The Public Company Accounting Oversight Board (PCAOB) has sanctioned nine companies from the KPMG global network for breaches of rules and standards, including quality control norms.  

The businesses facing disciplinary orders are KPMG Brazil, KPMG Canada, KPMG Italy, KPMG Israel, KPMG UK, KPMG Mexico, KPMG Samjong, KPMG Switzerland, and KPMG Australia.

The PCAOB found that each company failed to adhere to quality control standards necessary to meet professional standards, regulatory requirements, and their own quality benchmarks. Additionally, they did not properly monitor procedures.  

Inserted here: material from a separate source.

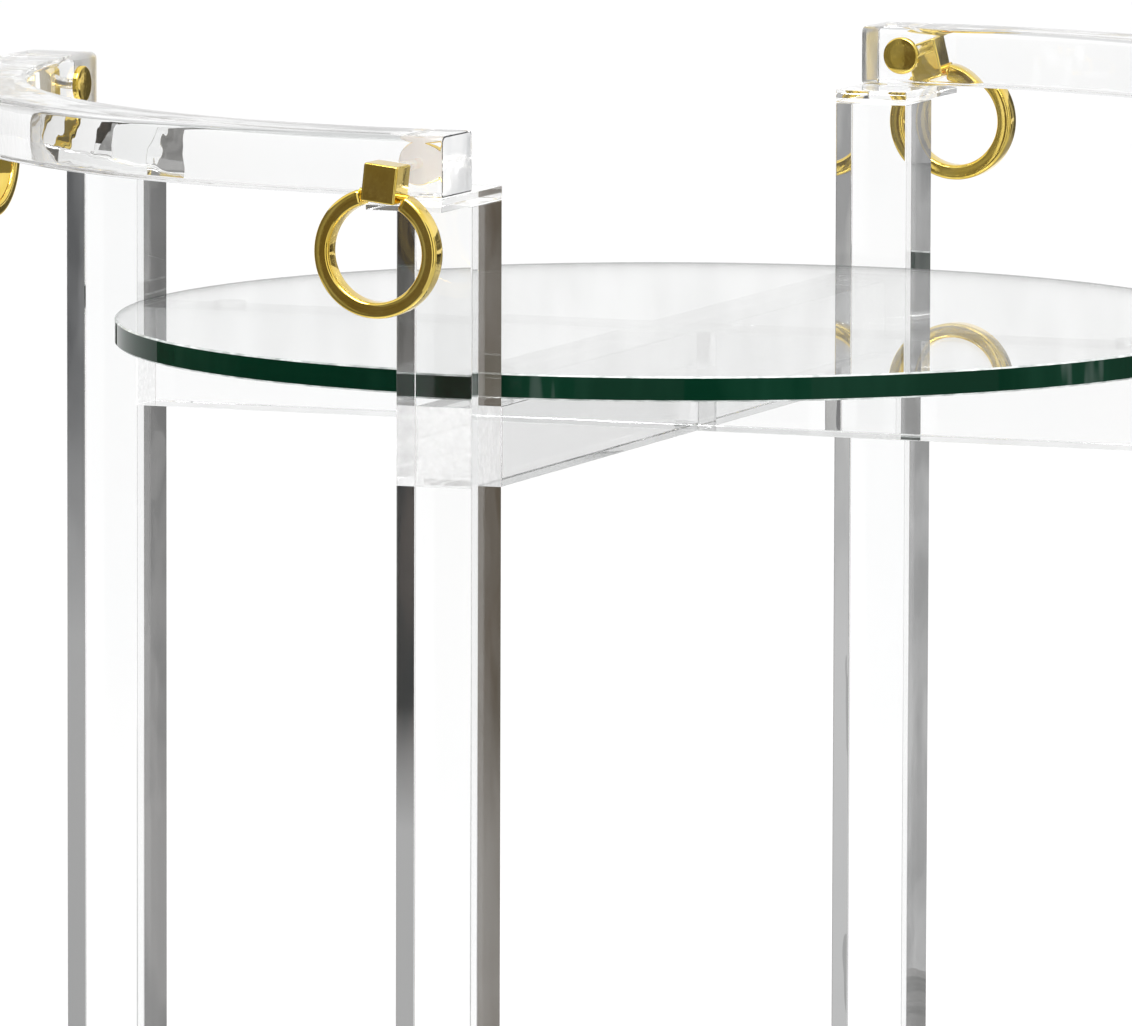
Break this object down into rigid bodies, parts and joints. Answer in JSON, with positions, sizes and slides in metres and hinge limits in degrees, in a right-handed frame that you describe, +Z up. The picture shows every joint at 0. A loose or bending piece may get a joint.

PCAOB chair Erica Y Williams said: “It is essential that investors and audit committees know where issuers’ audits are being conducted and by whom so that they can make informed selection and ratification decisions. These violations prevent investors and audit committees from obtaining important information. 

“Firms must take these obligations seriously and ensure their required communications and reporting are complete and accurate.” 

The violations included inaccuracies in PCAOB Form AP disclosures regarding the participation of other accounting companies in audits, which is crucial for multicountry audits where various parties may be involved. 

The board notes that this lack of transparency meant that investors and audit committees were not fully informed about who conducted the audits and the extent of the work done by the signing company compared to other businesses.

Specifically, four companies – KPMG Australia, KPMG Brazil, KPMG Canada, and KPMG UK – did not adequately communicate to audit committees the details of other accounting businesses’ involvement in audits as mandated by AS 1301. 

Furthermore, KPMG Brazil was found to have breached PCAOB Rule 2200 by failing to report certain audit reports or consents on Form 2.  

Each company has agreed to the PCAOB’s censure without admitting or denying the findings and will pay civil money penalties totalling $3.37m.  

They have also agreed to implement remedial measures to enhance their quality control policies and procedures. 

The PCAOB is responsible for ensuring auditors comply with the Sarbanes-Oxley Act, related securities laws, and PCAOB and SEC rules.  

This follows the Brattle Group’s report that indicates constitutional challenges have impacted the PCAOB and the US Securities and Exchange Commission’s enforcement activities involving auditors in 2024.